• [Task goal]: Answer with nothing but a number: how many lines include the word "shown"?

• [Task data]:
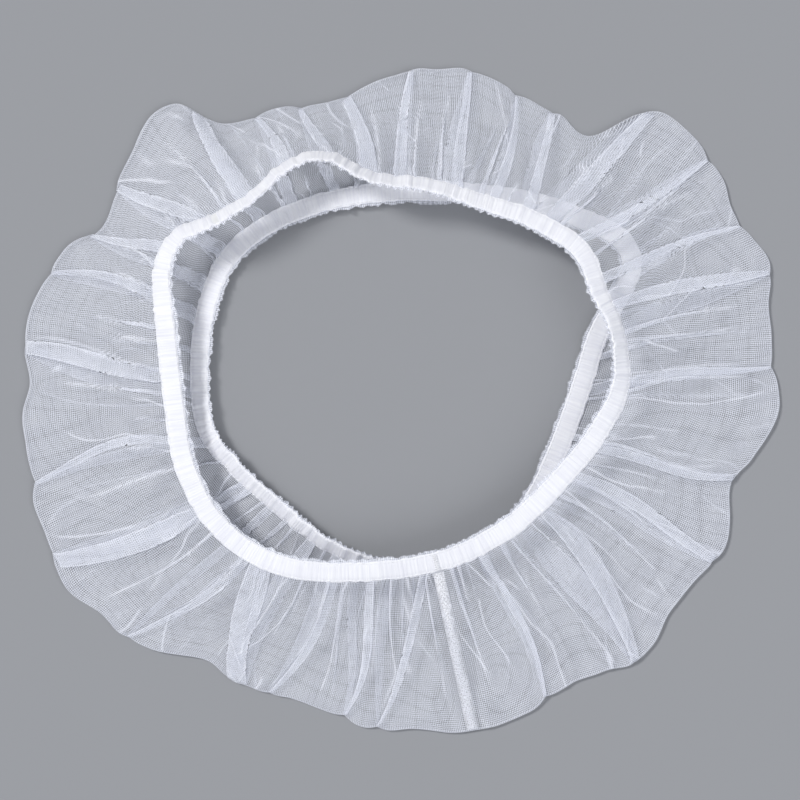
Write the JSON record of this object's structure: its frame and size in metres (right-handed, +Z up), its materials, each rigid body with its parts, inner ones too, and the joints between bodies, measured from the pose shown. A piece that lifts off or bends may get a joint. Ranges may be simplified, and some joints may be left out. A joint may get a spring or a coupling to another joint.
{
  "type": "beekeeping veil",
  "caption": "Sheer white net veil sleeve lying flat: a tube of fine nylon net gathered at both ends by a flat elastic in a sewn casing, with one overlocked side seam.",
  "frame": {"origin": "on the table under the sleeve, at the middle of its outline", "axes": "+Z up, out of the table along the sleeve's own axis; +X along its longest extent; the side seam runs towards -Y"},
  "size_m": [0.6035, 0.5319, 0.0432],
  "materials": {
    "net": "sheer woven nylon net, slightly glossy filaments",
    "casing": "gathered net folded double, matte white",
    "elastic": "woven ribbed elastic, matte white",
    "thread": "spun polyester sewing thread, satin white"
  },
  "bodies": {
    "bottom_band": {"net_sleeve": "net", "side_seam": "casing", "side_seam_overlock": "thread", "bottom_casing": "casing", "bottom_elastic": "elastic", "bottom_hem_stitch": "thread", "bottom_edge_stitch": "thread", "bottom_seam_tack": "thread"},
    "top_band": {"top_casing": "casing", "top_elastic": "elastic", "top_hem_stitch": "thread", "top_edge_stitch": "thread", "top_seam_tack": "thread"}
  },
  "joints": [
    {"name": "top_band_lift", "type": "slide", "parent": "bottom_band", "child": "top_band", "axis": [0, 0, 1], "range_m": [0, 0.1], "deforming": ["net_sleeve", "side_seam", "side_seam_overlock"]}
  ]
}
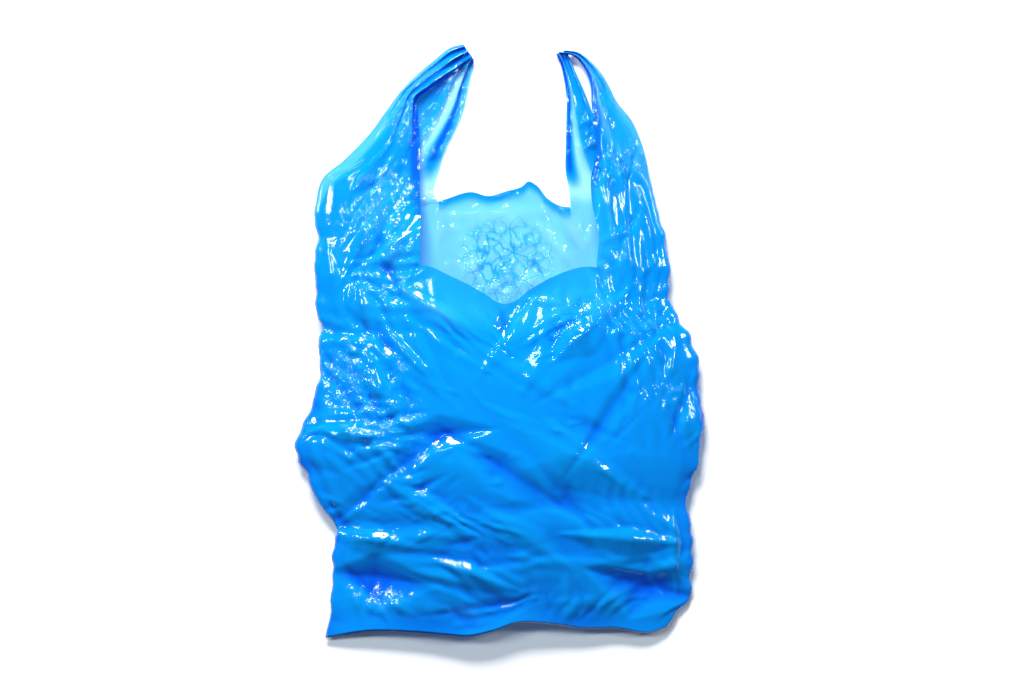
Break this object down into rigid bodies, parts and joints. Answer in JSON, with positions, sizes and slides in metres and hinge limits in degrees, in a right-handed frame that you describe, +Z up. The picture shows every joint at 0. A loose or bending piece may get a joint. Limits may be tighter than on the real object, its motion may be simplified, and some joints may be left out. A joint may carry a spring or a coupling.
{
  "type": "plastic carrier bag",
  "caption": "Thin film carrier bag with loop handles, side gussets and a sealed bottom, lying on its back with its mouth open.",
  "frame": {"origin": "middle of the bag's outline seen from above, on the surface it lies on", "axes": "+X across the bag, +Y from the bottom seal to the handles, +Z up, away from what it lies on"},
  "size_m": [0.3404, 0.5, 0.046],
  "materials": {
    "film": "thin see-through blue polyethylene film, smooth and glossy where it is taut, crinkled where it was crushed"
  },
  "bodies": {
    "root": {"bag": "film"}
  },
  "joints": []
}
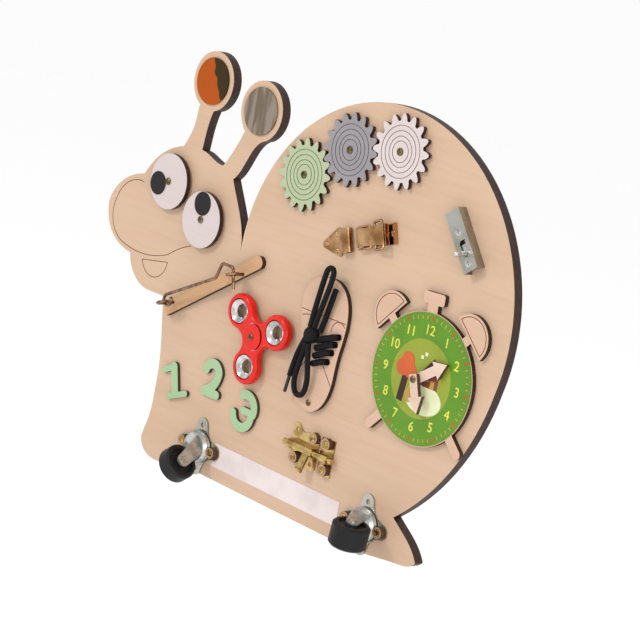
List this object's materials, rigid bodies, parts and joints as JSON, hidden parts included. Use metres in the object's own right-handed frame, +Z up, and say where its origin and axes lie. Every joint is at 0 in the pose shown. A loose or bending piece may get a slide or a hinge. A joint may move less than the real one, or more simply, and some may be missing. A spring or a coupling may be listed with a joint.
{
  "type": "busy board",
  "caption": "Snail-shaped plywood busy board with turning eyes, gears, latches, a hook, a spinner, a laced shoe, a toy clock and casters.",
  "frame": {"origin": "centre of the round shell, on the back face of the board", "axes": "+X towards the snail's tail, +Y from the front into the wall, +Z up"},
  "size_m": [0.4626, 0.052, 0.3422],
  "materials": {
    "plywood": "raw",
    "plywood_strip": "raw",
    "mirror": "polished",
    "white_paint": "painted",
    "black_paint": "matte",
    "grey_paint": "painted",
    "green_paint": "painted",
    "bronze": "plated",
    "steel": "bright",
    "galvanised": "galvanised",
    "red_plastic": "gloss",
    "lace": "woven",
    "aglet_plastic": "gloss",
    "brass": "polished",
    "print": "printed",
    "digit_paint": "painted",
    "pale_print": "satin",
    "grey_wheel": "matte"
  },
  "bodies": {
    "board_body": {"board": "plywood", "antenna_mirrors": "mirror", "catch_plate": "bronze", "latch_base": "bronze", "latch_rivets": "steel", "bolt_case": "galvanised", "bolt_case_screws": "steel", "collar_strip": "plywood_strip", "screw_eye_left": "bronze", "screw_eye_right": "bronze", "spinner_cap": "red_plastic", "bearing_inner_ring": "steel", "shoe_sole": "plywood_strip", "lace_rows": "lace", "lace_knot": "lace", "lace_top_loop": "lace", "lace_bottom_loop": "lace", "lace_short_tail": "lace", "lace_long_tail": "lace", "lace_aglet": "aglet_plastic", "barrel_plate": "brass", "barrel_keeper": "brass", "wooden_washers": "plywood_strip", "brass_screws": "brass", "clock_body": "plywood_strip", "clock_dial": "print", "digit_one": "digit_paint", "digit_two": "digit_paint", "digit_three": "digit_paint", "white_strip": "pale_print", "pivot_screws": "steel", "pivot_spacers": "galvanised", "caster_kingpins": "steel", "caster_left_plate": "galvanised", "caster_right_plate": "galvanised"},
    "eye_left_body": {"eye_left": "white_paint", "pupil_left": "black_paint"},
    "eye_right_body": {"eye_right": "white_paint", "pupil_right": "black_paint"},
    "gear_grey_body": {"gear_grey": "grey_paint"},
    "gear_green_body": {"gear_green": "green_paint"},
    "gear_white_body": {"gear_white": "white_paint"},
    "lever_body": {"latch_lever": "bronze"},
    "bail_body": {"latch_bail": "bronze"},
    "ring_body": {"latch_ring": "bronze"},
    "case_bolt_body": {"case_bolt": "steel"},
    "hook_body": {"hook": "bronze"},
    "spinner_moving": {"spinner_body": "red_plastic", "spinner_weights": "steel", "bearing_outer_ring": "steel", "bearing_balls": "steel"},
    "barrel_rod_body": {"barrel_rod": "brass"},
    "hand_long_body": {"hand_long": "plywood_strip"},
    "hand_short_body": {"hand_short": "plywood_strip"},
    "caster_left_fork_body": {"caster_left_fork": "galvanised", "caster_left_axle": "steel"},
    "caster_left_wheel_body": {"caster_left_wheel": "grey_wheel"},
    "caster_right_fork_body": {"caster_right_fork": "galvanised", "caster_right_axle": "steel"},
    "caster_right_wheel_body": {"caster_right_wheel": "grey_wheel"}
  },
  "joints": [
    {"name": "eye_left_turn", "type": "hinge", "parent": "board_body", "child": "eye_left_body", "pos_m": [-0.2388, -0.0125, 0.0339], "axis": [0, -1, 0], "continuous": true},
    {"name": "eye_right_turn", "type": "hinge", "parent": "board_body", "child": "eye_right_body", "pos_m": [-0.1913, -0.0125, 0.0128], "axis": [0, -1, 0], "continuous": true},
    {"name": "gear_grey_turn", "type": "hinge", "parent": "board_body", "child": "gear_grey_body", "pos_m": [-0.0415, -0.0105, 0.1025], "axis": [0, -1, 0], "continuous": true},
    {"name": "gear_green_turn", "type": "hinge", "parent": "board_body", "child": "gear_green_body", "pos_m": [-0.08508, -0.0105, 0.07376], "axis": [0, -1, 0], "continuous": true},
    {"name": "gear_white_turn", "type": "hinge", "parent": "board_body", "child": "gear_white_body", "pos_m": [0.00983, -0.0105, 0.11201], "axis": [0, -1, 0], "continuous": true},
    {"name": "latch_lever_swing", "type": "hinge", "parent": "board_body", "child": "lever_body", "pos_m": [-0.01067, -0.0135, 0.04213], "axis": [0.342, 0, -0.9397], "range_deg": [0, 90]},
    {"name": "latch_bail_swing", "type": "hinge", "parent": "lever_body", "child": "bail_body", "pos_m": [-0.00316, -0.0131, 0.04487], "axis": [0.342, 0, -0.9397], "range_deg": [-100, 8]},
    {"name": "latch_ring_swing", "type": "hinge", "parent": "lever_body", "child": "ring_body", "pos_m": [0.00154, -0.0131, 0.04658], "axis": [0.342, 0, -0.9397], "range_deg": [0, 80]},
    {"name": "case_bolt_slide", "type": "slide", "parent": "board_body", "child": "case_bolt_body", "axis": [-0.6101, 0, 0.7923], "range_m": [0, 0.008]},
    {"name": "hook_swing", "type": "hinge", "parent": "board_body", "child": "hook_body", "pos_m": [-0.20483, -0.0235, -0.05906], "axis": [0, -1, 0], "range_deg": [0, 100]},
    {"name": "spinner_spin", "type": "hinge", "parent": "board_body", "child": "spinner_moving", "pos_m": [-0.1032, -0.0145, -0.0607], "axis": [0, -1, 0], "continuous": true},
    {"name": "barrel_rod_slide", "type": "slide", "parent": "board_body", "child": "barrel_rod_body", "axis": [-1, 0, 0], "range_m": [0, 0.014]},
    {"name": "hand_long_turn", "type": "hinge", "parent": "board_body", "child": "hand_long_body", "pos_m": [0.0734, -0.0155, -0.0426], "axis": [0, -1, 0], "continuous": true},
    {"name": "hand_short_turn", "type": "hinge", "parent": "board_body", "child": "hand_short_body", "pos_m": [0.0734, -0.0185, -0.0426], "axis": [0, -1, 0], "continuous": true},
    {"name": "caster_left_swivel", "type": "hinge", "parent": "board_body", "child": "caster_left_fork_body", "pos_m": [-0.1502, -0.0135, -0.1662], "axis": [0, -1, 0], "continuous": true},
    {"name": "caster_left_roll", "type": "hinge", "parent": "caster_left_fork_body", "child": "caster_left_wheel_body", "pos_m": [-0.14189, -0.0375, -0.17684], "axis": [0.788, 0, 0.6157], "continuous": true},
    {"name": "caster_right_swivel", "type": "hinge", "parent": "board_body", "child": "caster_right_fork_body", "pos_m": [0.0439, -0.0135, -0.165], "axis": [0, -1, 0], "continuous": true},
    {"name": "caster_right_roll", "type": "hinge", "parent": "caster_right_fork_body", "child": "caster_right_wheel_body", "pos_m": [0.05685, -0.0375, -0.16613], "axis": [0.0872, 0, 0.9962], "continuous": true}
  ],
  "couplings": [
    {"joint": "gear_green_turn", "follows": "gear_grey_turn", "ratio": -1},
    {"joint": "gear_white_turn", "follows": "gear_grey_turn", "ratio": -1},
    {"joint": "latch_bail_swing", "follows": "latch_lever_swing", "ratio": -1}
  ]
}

• [The answer]: 2